À côté de ces alliés objectifs, le système immunitaire fait aussi face à quelques ennemis à surveiller de près: l’alcool, le sel, les sucres ajoutés, les gras saturés et les additifs – dont les émulsifiants, qui altèrent le microbiote. Des ingrédients très présents dans les plats ultratransformés. Raison pour laquelle ces derniers tendent à favoriser une inflammation chronique de bas grade qui affaiblit le système immunitaire en le sursollicitant.

En 2020, des chercheurs de l’hôpital universitaire de Bonn (Allemagne) ont montré qu’une consommation quotidienne excessive de sel pendant une semaine inhibait l’action des granulocytes neutrophiles, des cellules qui attaquent les bactéries. De même, la consommation excessive d’alcool (plus de 10 verres par semaine) réduit la production de cytokines – des molécules qui déclenchent les réactions immunitaires – et affecte le microbiote en favorisant l’inflammation et l’hyperperméabilité intestinales. Idem pour le sucre qui, en excès, entraîne une perte de lymphocyte 17, des cellules de défense contre les pathogènes retrouvées au niveau de la barrière intestinale.

Les effets à long terme du tabagisme

Tabac et immunité ne font décidément pas bon ménage. Ainsi, même chez un ancien fumeur, le système immunitaire présente des signes de perturbations et ce jusqu’à quinze ans après l’arrêt. Tel est l’un des enseignements d’une étude française publiée dans la revue Nature en 2024, qui démontre pour la première fois que fumer affecte durablement le système immunitaire.

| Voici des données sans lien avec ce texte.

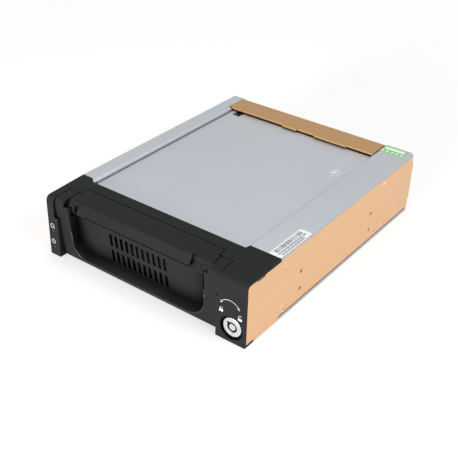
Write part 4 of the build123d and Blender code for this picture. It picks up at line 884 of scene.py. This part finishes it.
@dataclass
class Fasteners(Job):
    """Screws with cross recesses, and rivets with a dimple."""

    recess_depth: float = 0.9
    recess_width: float = 0.62
    recess_reach: float = 0.62
    recess_draft: float = 0.7
    rim: float = 0.2
    head_depth: float = 0.75
    neck: float = 0.05
    point: float = 0.5
    first_turn: float = 0.4
    next_turn: float = 0.7
    rivet_bevel: Point = (0.3, -0.02)
    rivet_head: float = 1.1
    rivet_tail: Point = (1.4, -1.15)
    rivet_dimple: ClassVar[Outline] = [(0, -0.55), (0.7, -0.5), (0.85, -0.05), (1.3, 0.0)]
    groups: ClassVar[tuple[Screws, ...]] = (
        Screws("side_screws", Body.CAGE, Finishes.gold_zinc, (1, 0, 0), 2.55),
        Screws("base_screws", Body.CAGE, Finishes.zinc, (0, 0, -1), 1.4),
        Screws("fan_screws", Body.CAGE, Finishes.zinc, (0, 1, 0), 2.4),
        Screws("board_screws", Body.TRAY, Finishes.zinc, (0, 1, 0), 2.2, 1.2),
        Screws("tray_screws", Body.TRAY, Finishes.zinc, (1, 0, 0), 1.4),
        Screws("backplane_screws", Body.CAGE, Finishes.zinc, (0, -1, 0), 2.6),
    )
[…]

Menée par l’Institut Pasteur sur des échantillons sanguins de 1000 volontaires âgés de 20 à 70 ans, elle met en évidence un double effet du tabagisme, l’un à court terme sur les réponses immunitaires dites innées (les mécanismes de défense), et un autre à long terme, sur celles dites adaptatives, élaborées au cours du temps en fonction des contacts avec les microbes. Selon les chercheurs, ces résultats auraient aussi des implications cliniques potentielles sur le risque de développer des infections, des cancers ou des maladies auto-immunes.